自然界のシミュレーションと量子コンピュータ
量子コンピュータのもう1つの重要な役割は、複雑な量子現象のシミュレーションです。水分子や二酸化炭素などの身の回りにある物質は、原子核の周りを電子が量子力学に従って運動することで構成されています。このため、0や1を用いて計算をする従来のコンピュータではシミュレーションが難しくなります。しかし、量子ゲートは同じ量子力学のルールで動くので、こうした振る舞いを自然に再現できます。化学物質だけでなく、超伝導や光合成、ブラックホールなどの物理現象も量子コンピュータで解明できるのではないかと期待されています。
誤り耐性量子コンピュータ
2014年ごろから本格的に量子コンピュータの開発進み、クラウドで量子コンピュータが公開されるなど、実際に動く量子コンピュータが利用できるようになってきました。ベンチマーク問題においては、従来コンピュータよりも高速で計算ができるということが達成されていますが、まだ実用的に役立つ問題を高速に解ける段階には至っていません。いまは世界各国の企業や大学が競って開発を進めており、日本でも2023年に国産の超伝導量子コンピュータが理化学研究所や大阪大学などで稼働を始めています。超伝導物質を用いた電気回路を用いる超伝導方式の他にも、光、イオン、原子、半導体といった量子力学的に振舞う対象を用いて量子コンピュータの開発が進められています。

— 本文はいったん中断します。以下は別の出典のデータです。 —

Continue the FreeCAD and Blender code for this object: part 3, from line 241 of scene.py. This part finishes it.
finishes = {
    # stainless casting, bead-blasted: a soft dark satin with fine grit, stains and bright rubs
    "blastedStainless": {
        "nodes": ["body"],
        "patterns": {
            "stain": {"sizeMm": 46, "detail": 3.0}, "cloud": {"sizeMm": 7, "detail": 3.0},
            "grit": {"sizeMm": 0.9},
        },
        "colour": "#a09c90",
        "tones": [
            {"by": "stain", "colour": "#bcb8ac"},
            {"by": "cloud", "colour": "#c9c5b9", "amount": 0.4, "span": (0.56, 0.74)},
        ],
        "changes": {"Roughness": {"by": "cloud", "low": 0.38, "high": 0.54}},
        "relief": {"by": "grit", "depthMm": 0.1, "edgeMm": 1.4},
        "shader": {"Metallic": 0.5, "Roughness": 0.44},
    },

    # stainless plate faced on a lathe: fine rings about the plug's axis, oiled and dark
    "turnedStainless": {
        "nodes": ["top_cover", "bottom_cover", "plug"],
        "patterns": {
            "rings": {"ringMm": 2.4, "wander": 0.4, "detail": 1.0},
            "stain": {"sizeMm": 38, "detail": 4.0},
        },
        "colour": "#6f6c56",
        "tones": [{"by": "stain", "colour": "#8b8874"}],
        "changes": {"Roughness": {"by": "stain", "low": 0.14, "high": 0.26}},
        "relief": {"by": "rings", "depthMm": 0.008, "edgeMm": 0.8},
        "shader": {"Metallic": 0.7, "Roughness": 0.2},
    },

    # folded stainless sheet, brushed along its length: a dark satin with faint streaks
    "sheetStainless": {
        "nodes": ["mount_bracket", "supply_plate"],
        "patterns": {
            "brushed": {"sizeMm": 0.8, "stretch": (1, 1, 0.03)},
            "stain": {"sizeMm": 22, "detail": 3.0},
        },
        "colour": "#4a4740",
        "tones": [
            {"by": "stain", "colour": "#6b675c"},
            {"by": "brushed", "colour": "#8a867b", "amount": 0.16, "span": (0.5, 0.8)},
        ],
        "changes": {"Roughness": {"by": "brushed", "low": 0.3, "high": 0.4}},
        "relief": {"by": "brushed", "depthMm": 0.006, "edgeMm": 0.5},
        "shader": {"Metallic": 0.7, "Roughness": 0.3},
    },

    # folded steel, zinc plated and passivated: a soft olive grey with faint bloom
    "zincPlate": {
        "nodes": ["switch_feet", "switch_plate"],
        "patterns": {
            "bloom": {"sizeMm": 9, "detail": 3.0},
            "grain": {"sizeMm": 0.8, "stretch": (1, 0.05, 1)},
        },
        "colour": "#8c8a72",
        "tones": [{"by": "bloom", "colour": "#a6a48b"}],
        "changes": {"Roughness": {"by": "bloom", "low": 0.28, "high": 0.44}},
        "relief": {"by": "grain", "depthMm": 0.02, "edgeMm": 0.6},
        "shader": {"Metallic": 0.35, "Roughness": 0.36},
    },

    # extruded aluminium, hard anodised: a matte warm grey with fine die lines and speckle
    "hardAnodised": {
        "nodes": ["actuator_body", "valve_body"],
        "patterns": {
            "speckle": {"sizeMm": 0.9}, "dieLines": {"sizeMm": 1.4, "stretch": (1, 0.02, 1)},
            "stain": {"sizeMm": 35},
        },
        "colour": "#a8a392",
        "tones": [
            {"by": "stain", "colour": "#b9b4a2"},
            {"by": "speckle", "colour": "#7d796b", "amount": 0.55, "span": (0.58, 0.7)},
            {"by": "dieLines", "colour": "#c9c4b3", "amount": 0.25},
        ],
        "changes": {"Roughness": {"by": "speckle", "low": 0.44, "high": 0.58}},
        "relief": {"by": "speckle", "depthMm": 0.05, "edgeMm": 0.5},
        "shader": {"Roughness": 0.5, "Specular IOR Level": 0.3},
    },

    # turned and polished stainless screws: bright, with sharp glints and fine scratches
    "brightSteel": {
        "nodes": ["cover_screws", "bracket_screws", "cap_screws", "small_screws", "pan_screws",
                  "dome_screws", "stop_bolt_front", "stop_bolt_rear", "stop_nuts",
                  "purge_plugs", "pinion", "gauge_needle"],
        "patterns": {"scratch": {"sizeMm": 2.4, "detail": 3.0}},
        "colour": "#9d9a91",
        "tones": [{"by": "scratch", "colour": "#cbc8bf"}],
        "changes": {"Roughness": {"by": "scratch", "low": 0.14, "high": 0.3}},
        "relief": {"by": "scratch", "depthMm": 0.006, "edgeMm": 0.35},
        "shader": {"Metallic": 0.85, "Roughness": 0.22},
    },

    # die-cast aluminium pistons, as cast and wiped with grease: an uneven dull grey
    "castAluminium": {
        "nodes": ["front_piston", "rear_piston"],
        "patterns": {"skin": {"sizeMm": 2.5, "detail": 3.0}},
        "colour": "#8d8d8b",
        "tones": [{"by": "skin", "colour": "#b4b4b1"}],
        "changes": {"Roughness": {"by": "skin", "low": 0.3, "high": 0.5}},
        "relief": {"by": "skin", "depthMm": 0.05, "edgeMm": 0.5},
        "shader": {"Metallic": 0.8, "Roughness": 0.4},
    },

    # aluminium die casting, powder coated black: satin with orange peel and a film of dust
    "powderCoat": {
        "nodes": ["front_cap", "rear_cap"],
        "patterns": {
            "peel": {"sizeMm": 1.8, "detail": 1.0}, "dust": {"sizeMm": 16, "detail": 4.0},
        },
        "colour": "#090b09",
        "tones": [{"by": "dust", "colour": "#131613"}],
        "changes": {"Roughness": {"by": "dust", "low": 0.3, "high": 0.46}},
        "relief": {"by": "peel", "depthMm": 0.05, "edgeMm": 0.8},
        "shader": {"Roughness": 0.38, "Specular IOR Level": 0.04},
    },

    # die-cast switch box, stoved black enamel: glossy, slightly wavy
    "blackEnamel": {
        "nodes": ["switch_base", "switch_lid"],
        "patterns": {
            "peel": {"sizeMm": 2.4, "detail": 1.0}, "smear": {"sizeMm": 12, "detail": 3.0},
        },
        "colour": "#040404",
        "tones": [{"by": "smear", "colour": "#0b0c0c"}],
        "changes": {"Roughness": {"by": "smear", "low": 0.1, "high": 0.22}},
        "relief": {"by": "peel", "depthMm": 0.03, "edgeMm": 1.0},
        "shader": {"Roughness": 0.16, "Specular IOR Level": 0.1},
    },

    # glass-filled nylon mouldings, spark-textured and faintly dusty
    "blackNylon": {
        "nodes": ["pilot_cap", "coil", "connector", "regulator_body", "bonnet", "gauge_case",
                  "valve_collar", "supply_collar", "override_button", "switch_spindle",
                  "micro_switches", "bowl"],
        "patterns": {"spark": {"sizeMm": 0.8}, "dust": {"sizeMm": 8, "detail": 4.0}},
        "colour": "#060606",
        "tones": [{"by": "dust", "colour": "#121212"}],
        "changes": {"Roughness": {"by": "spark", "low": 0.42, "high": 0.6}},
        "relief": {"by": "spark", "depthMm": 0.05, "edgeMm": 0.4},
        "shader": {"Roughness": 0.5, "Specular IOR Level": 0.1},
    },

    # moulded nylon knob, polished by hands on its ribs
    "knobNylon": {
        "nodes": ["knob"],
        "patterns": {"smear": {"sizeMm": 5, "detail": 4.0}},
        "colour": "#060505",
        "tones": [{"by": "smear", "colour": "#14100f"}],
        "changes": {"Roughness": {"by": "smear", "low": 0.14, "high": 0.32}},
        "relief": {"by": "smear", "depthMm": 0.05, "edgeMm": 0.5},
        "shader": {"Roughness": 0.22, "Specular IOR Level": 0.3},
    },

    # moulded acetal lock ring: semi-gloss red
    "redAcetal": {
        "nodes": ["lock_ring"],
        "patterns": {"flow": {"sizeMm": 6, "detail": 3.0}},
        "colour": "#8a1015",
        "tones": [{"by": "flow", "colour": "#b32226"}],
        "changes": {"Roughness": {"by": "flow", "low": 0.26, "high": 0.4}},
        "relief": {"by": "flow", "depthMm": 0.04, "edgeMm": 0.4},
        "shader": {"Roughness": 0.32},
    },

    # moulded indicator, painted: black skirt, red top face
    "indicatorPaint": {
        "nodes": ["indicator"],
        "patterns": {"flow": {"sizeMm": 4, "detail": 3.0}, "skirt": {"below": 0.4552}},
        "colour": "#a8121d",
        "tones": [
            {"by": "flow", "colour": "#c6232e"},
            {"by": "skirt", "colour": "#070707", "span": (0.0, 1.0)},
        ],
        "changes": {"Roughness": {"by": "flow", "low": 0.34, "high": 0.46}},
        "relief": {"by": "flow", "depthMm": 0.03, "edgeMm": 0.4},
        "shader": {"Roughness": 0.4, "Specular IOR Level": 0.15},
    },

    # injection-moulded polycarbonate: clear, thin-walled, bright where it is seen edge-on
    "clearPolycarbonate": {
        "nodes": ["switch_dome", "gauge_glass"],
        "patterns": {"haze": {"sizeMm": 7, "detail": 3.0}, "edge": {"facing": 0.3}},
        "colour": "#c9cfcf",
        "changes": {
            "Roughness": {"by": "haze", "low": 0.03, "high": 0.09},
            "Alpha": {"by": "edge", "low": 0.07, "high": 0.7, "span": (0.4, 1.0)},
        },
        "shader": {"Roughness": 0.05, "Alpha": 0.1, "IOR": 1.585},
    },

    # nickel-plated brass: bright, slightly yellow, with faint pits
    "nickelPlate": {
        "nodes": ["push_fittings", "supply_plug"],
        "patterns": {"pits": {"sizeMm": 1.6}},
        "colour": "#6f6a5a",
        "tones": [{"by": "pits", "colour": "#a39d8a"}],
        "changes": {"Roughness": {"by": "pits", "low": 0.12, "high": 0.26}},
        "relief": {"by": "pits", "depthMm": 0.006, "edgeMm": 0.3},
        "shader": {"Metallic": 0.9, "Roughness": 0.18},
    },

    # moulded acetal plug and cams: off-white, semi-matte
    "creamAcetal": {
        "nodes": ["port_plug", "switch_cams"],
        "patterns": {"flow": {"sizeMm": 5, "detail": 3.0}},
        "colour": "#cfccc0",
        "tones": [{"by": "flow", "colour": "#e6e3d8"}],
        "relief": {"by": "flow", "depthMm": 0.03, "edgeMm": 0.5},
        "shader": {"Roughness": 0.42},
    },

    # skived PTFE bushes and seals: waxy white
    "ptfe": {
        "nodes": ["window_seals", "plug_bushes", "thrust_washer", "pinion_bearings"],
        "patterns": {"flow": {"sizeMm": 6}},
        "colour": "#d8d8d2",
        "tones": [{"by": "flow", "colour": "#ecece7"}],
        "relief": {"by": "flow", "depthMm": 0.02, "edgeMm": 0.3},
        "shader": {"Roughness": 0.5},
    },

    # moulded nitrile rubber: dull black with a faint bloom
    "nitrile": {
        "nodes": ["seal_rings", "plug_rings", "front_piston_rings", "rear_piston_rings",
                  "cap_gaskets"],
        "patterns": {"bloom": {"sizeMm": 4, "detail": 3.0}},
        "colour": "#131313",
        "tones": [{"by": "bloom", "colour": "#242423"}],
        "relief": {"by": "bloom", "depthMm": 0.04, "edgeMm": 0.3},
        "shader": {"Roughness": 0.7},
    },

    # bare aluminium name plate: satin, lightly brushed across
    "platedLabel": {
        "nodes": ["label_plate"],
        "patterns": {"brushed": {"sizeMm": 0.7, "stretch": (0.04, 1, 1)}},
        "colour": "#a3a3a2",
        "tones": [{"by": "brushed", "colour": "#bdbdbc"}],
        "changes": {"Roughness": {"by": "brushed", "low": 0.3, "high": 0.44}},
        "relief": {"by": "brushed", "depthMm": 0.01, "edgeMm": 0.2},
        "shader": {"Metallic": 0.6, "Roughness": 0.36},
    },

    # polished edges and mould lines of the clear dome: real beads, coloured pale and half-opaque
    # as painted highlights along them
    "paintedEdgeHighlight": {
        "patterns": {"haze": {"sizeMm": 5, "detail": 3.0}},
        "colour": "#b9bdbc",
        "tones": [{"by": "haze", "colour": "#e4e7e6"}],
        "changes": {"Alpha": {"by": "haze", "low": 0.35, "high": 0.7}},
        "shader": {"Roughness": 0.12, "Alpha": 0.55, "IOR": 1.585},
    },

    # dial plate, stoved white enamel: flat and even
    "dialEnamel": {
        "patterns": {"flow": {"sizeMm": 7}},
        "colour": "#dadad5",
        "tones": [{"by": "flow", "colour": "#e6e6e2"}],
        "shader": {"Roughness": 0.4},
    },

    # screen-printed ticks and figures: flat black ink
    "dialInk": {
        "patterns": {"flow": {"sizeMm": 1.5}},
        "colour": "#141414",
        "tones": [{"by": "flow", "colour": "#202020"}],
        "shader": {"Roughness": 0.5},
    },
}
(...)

量子ビットは外部のノイズですぐに量子性を失ってしまいます。この結果、量子コンピュータの計算にはエラーが発生してしまいます。そこで「量子誤り訂正」という技術を使い、エラーを直しながら長時間計算できる「誤り耐性量子コンピュータ(Fault-Tolerant Quantum Computer)」を作ることが最終目標です。量子誤り訂正の初歩的な実験には成功していますが、まだ大規模化には課題が山積みです。それでも世界中の研究チームは、誤り耐性を備えた本格的な量子コンピュータを完成させるべく、日々開発を続けています。